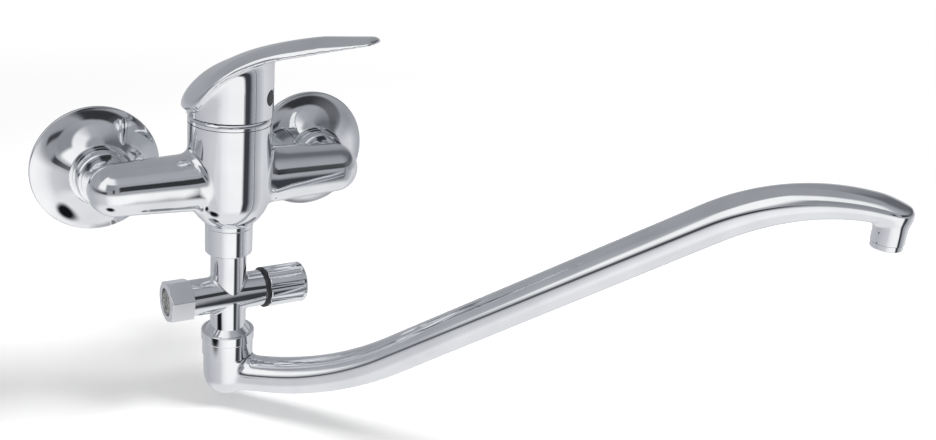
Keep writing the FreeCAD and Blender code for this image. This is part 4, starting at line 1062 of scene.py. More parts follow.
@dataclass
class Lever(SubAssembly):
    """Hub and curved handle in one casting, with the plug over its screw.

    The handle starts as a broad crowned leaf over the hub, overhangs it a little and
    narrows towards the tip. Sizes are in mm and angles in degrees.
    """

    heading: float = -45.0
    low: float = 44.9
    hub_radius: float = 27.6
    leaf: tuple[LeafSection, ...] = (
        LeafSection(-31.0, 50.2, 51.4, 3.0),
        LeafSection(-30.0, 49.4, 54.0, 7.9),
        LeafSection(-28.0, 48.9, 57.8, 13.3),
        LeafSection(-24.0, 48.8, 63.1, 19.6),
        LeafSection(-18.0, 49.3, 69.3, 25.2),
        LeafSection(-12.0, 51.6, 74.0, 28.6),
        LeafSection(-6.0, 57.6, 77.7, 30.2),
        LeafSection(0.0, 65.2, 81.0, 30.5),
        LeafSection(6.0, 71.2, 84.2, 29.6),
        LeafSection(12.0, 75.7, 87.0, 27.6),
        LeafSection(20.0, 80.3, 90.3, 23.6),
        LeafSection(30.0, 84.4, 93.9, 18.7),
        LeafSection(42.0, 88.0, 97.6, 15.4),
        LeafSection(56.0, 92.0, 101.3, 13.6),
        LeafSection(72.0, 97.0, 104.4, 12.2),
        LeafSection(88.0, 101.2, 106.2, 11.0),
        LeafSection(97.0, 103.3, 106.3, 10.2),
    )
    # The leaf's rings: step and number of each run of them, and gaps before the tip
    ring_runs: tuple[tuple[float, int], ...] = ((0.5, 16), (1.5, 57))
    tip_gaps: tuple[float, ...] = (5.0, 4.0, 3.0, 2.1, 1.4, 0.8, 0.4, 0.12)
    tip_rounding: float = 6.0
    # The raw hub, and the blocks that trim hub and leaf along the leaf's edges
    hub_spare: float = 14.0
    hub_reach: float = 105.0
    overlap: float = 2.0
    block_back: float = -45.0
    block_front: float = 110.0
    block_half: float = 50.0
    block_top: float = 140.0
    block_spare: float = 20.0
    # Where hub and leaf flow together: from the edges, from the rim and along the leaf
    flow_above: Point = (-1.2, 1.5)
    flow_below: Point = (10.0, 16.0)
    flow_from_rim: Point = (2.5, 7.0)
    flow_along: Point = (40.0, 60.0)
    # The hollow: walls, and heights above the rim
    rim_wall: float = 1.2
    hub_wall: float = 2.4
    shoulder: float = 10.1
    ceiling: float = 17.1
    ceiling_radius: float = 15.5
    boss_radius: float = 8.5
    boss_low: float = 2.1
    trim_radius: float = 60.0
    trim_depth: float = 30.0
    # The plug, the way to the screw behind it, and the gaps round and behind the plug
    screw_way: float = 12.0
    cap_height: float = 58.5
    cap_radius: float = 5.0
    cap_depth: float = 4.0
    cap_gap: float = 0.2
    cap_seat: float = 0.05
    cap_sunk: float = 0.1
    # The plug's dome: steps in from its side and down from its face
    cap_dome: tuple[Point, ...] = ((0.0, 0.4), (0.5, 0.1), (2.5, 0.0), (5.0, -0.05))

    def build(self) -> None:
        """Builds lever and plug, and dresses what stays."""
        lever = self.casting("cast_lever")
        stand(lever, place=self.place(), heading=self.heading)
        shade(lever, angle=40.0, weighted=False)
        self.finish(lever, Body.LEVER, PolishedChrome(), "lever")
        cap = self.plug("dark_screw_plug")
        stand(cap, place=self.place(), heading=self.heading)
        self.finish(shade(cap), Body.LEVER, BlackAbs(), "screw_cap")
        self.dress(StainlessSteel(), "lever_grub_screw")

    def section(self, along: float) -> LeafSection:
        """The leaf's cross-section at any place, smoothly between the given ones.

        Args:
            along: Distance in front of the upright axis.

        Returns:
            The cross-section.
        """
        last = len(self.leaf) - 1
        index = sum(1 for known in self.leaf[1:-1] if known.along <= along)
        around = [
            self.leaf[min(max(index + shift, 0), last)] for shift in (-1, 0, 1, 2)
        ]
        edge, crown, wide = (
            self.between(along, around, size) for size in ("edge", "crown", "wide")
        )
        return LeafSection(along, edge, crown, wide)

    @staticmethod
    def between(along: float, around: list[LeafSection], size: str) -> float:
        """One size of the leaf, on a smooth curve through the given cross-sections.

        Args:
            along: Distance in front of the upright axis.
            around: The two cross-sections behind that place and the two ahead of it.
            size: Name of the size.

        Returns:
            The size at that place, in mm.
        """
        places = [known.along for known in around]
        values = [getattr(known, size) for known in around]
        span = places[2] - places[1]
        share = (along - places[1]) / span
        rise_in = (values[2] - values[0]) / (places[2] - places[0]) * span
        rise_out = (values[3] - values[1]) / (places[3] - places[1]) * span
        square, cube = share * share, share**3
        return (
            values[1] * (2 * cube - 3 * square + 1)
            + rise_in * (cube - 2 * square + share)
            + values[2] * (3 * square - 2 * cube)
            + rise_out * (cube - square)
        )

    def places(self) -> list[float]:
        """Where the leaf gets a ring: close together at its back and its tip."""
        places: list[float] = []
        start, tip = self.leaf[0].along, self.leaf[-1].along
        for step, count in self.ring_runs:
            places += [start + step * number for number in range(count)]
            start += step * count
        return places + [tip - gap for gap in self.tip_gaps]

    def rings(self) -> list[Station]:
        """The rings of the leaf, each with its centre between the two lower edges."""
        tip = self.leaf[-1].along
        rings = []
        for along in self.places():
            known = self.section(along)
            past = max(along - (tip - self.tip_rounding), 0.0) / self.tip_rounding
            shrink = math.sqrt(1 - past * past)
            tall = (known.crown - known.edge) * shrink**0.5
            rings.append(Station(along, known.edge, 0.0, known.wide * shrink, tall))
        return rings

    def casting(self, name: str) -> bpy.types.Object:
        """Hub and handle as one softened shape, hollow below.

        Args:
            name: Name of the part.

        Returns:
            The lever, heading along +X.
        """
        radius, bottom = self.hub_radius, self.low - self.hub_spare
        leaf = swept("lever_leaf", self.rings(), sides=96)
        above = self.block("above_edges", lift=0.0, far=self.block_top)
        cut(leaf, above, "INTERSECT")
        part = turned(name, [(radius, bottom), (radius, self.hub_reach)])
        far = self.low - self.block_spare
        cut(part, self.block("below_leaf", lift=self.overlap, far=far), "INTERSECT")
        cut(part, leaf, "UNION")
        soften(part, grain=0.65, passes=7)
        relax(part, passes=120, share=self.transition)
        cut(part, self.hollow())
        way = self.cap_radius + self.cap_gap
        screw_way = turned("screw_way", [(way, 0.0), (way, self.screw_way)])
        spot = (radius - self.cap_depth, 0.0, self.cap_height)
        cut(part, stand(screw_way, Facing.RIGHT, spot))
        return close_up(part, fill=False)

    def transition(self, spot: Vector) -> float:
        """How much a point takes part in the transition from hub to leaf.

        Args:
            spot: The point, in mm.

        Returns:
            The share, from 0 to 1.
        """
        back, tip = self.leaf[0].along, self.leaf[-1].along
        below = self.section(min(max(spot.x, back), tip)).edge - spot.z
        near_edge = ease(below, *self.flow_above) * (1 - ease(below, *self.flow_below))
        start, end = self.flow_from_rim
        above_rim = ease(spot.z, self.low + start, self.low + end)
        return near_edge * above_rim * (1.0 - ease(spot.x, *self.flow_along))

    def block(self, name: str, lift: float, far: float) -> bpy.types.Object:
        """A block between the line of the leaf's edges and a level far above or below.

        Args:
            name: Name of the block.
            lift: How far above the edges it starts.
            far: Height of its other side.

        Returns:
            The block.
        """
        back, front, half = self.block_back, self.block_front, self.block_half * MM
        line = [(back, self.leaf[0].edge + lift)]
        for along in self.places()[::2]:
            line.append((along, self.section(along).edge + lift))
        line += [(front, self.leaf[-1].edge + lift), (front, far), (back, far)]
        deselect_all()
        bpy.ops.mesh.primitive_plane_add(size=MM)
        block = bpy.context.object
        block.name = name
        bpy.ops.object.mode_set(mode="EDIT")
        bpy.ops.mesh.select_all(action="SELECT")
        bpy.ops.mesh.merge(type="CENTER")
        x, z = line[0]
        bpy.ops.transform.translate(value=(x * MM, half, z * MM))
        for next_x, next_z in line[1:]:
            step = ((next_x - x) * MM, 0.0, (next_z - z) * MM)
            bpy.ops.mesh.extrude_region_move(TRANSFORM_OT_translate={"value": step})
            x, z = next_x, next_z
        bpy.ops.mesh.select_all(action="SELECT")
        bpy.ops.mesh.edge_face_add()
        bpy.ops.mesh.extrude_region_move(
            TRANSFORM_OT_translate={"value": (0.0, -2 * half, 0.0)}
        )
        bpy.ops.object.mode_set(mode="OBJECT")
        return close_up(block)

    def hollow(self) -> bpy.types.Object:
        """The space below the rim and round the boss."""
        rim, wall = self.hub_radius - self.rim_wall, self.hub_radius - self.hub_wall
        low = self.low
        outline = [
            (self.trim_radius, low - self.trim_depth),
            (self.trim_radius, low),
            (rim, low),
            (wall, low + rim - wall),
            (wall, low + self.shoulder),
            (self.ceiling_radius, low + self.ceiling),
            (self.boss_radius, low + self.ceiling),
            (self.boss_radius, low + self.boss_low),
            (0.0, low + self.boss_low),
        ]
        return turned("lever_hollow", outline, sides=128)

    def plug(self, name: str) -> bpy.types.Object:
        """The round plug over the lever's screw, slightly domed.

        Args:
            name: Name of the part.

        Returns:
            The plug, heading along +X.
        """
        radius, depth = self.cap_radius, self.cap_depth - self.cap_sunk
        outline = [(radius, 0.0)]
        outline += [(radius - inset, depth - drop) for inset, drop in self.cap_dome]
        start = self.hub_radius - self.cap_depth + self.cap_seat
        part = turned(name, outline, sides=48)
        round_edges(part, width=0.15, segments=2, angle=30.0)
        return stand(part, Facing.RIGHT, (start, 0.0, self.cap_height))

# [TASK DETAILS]
Repeat the material word for word from its opening line up to and including the line containing "over its screw.".

# [SOLUTION TO THIS TASK]
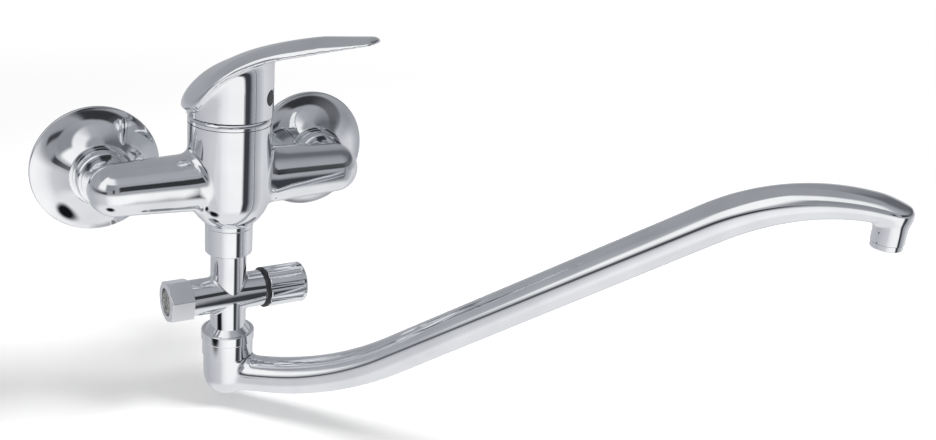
Keep writing the FreeCAD and Blender code for this image. This is part 4, starting at line 1062 of scene.py. More parts follow.
@dataclass
class Lever(SubAssembly):
    """Hub and curved handle in one casting, with the plug over its screw.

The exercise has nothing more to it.